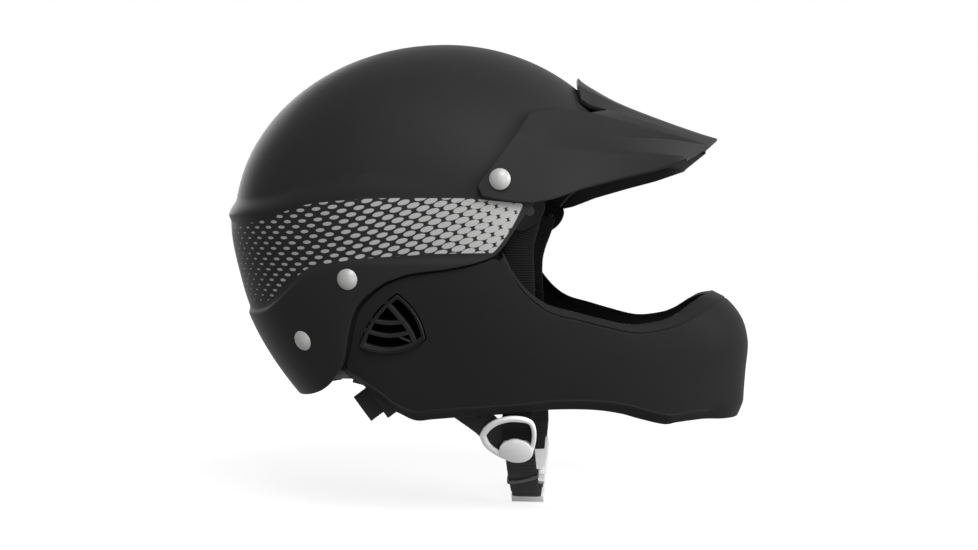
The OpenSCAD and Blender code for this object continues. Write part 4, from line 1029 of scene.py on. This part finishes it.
def strap(name, path, wide, width, thick, body, node=None, material=WEBBING_FINISH,
          pitch=1.6, rib=0.14):
    """Webbing along a path, with ribs across it. A list of two cross directions, or a pair of
    widths, is for its start and for the rest."""
    length = sum((Vector(b) - Vector(a)).length for a, b in zip(path, path[1:]))
    rows, around = int(length / (pitch / 5)), 16
    line = [Vector(p) for p in even(curve([tuple(p) for p in path], 10), rows, (1, 1, 1))]
    first, last = (Vector(w) for w in (wide if isinstance(wide, list) else [wide, wide]))
    narrow, broad = width if isinstance(width, tuple) else (width, width)
    walk, frames = [0.0], []
    for a, b in zip(line, line[1:]):
        walk.append(walk[-1] + (b - a).length)
    for i in range(rows + 1):
        way = (line[min(i + 1, rows)] - line[max(i - 1, 0)]).normalized()
        cross = first.lerp(last, ease(2.5 * i / rows))
        across = (cross - cross.dot(way) * way).normalized()
        frames.append((across, way.cross(across)))

    def section(i, k):
        """Across and out of a strap, from -1 to 1, and half its width."""
        c, s = spoke(k, around)
        return power(c, 0.35), power(s, 0.8), mix(narrow, broad, ease(7 * i / rows)) / 2

    def place(i, k):
        u, h, half = section(i, k)
        across, out = frames[i]
        wave = math.cos(2 * math.pi * walk[i] / pitch)
        high = thick / 2 * (1 + rib / thick * wave) * (0.35 if i in (0, rows) else 1)
        return line[i] + across * (u * half * (1 - 0.012 * wave)) + out * (h * high)
    bm = bmesh.new()
    weave_layer = bm.verts.layers.float_vector.new("weave")

    def mark(v, i, k):
        u, h, half = section(i, k)
        v[weave_layer] = Vector((u * half + (0 if h > 0 else 40), walk[i], 0))
    tube(bm, rows, around, place, mark=mark)
    close_up(bm)
    piece = finish_piece(name, bm, material, body, sharp=70)
    if node:
        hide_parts(node)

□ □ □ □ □

## Challenge:
Please set down the whole listing above without altering a single line.

## Solved exercise:
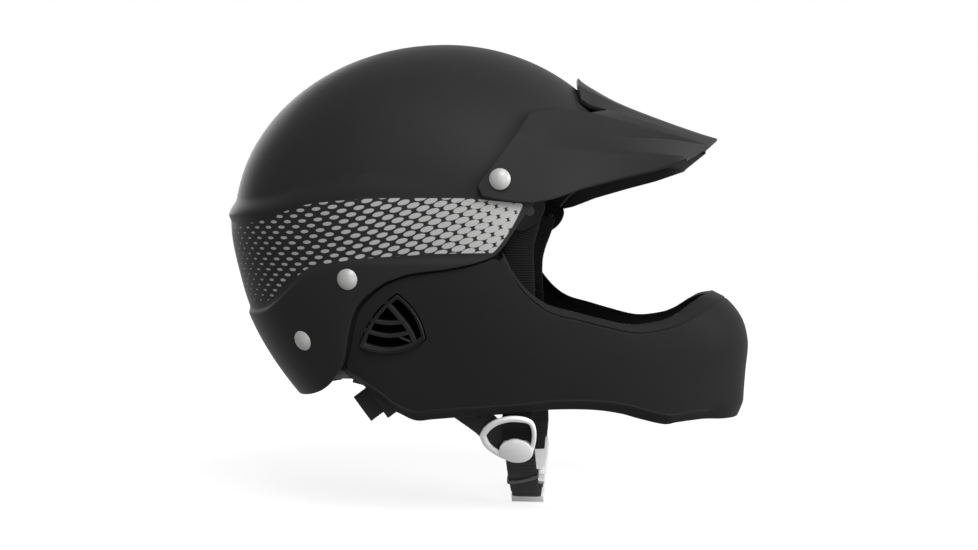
The OpenSCAD and Blender code for this object continues. Write part 4, from line 1029 of scene.py on. This part finishes it.
def strap(name, path, wide, width, thick, body, node=None, material=WEBBING_FINISH,
          pitch=1.6, rib=0.14):
    """Webbing along a path, with ribs across it. A list of two cross directions, or a pair of
    widths, is for its start and for the rest."""
    length = sum((Vector(b) - Vector(a)).length for a, b in zip(path, path[1:]))
    rows, around = int(length / (pitch / 5)), 16
    line = [Vector(p) for p in even(curve([tuple(p) for p in path], 10), rows, (1, 1, 1))]
    first, last = (Vector(w) for w in (wide if isinstance(wide, list) else [wide, wide]))
    narrow, broad = width if isinstance(width, tuple) else (width, width)
    walk, frames = [0.0], []
    for a, b in zip(line, line[1:]):
        walk.append(walk[-1] + (b - a).length)
    for i in range(rows + 1):
        way = (line[min(i + 1, rows)] - line[max(i - 1, 0)]).normalized()
        cross = first.lerp(last, ease(2.5 * i / rows))
        across = (cross - cross.dot(way) * way).normalized()
        frames.append((across, way.cross(across)))

    def section(i, k):
        """Across and out of a strap, from -1 to 1, and half its width."""
        c, s = spoke(k, around)
        return power(c, 0.35), power(s, 0.8), mix(narrow, broad, ease(7 * i / rows)) / 2

    def place(i, k):
        u, h, half = section(i, k)
        across, out = frames[i]
        wave = math.cos(2 * math.pi * walk[i] / pitch)
        high = thick / 2 * (1 + rib / thick * wave) * (0.35 if i in (0, rows) else 1)
        return line[i] + across * (u * half * (1 - 0.012 * wave)) + out * (h * high)
    bm = bmesh.new()
    weave_layer = bm.verts.layers.float_vector.new("weave")

    def mark(v, i, k):
        u, h, half = section(i, k)
        v[weave_layer] = Vector((u * half + (0 if h > 0 else 40), walk[i], 0))
    tube(bm, rows, around, place, mark=mark)
    close_up(bm)
    piece = finish_piece(name, bm, material, body, sharp=70)
    if node:
        hide_parts(node)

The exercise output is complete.